How Many times those words have come to me over the years! It seemed to be sooo impossible to do! I struggled and struggled to do it!! I just couldn’t let go of anything. Everything was deep down inside and I didn’t know how to do that.
On 12/24/1984–Christmas Eve, I said the prayer of salvation and was saved–so I thought. Fear and terror had me in its grips as a nightmare haunted me nightly. I had been in an abusive relationship for a few years that left me envisioning my x-husband pouring gasoline around my apartment and setting it on fire with me and my 10 month old baby inside. Many times during the night I would see it happen. Each time I would jump up and run around to every window and peak out to see.
I was wiped out and total exhaustion took over to the point that I became immobilized. I could not jump up!! I couldn’t move at all. As I laid on the couch in great fear and terror, the 700 Club was on TV. It grabbed my attention. As I listened; the words that were spoken were directed at me. I prayed the prayer of salvation. All of a sudden a peace came over me. The fear and terror left me!!! Right then my journey out of that horrible pit began.

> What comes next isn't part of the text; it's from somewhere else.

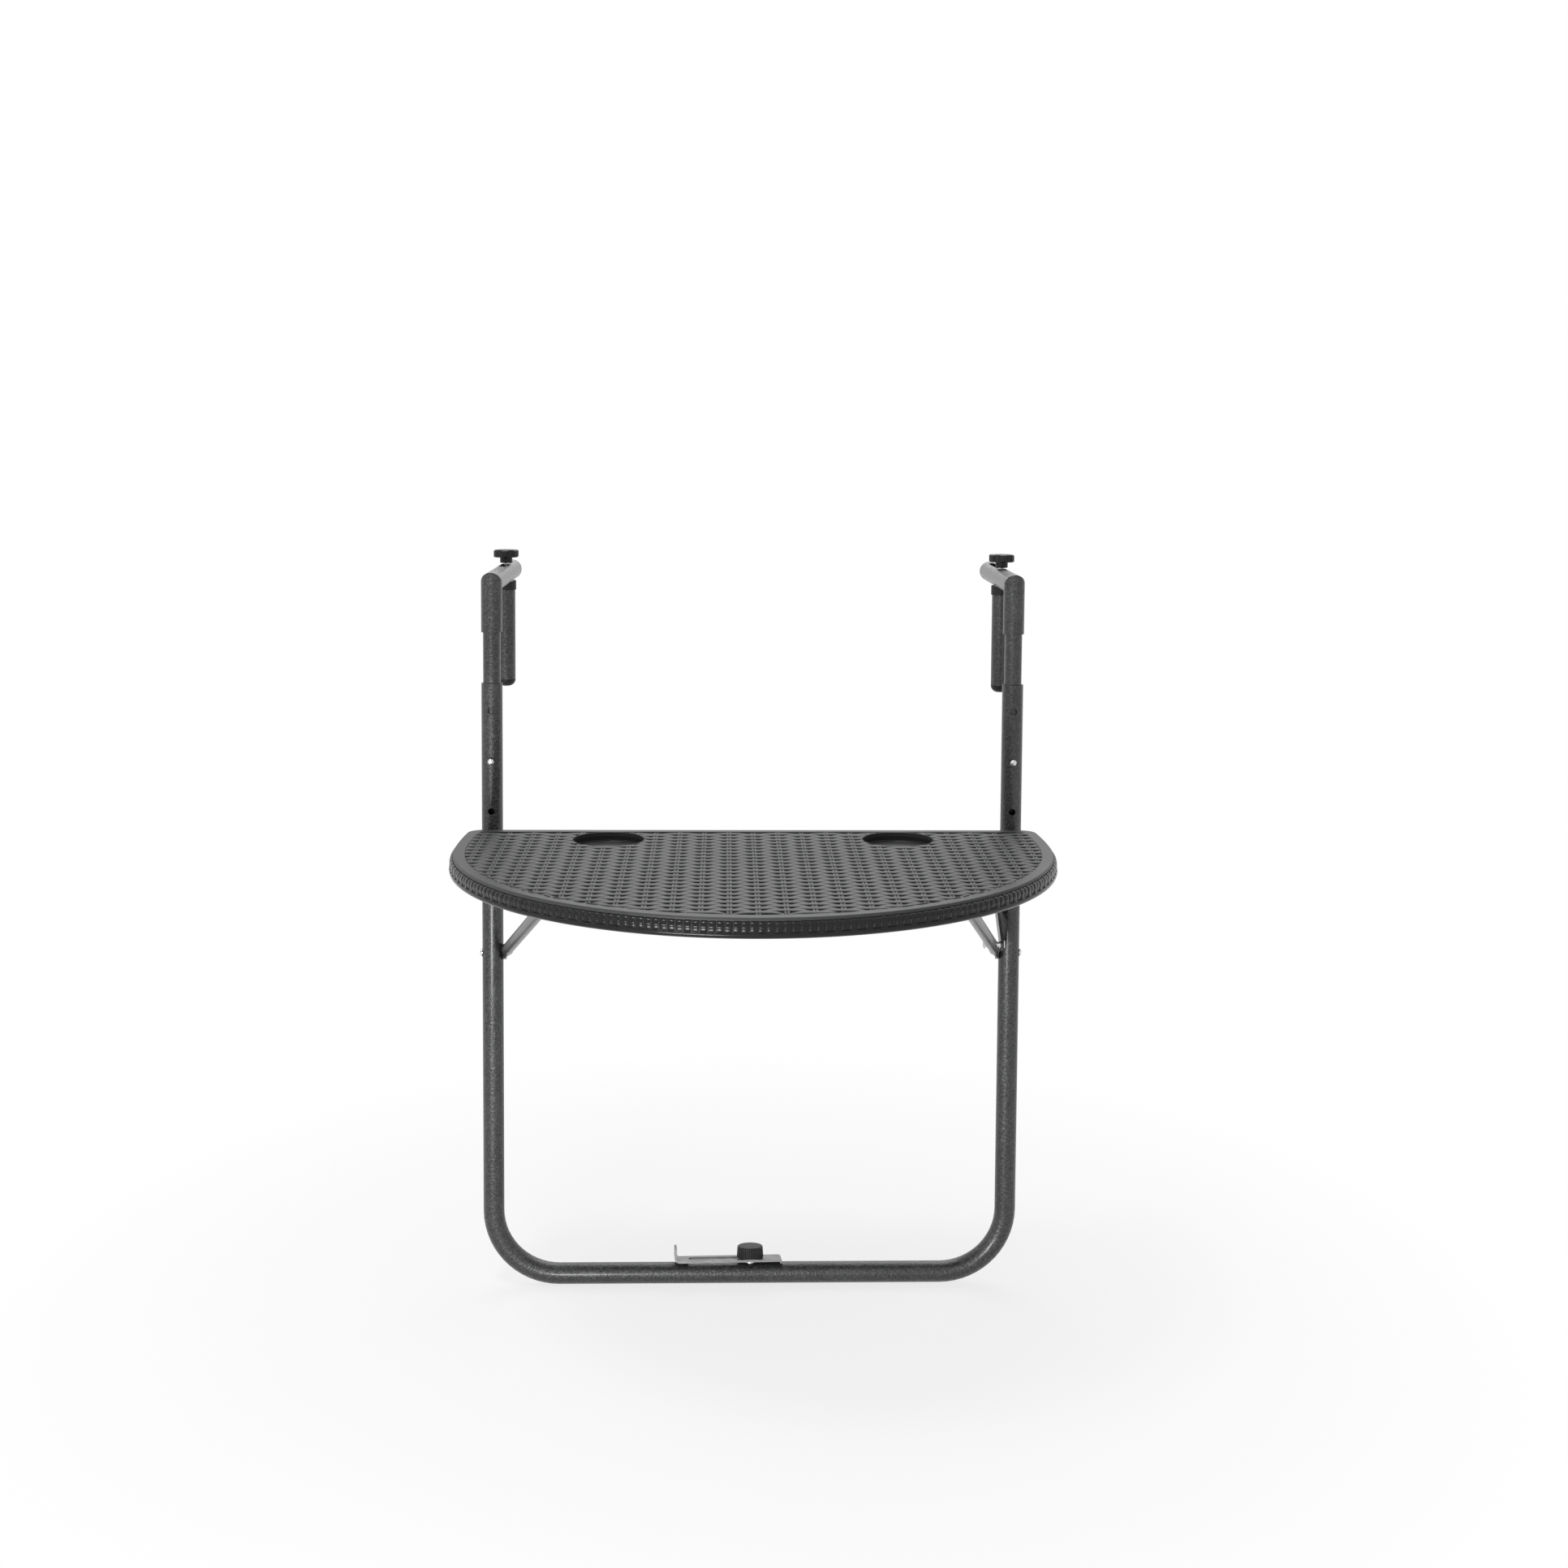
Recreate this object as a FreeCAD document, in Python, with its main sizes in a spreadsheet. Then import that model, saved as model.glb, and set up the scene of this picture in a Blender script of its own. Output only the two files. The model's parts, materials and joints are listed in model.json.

It was not easy; of course! The devil came in to take it all away. The very first thing to happen was when I made a phone call for prayer. The words of the person I talked to were, “If you can’t speak in tongues, you are not saved.” In desperation I tried to speak in tongues but it wouldn’t come. I was devastated!!! But I remembered the peace I felt. I picked up my Bible and started to read. The words I read were, Do not fear, what can man do to you? I grabbed those words and repeated them over and over again until they sunk into my heart, my soul, and my mind.It didn’t end there, of course.
Next, I lost my children. Each one for a different reason.
My youngest was taken away. God gave me the opportunity of allowing the oldest to stay in my life. I cried ceaselessly over my children. The devastation of loosing them both was too much to bare.
Let Go & Let God kept coming to my mind. Over and over again God kept saying–Let go of them from your heart and turn them over to me. Finally it sunk in and I let go of them from my heart.
Today–over 20 years later, I find that it was the best thing I could have done for them. I’ve been blessed to see what God has done in my oldest son’s life and it gives me faith and hope to know he is working in my youngest son’s life too.
I can stand in faith knowing without seeing that God is taking care of him too. PRAISE GOD.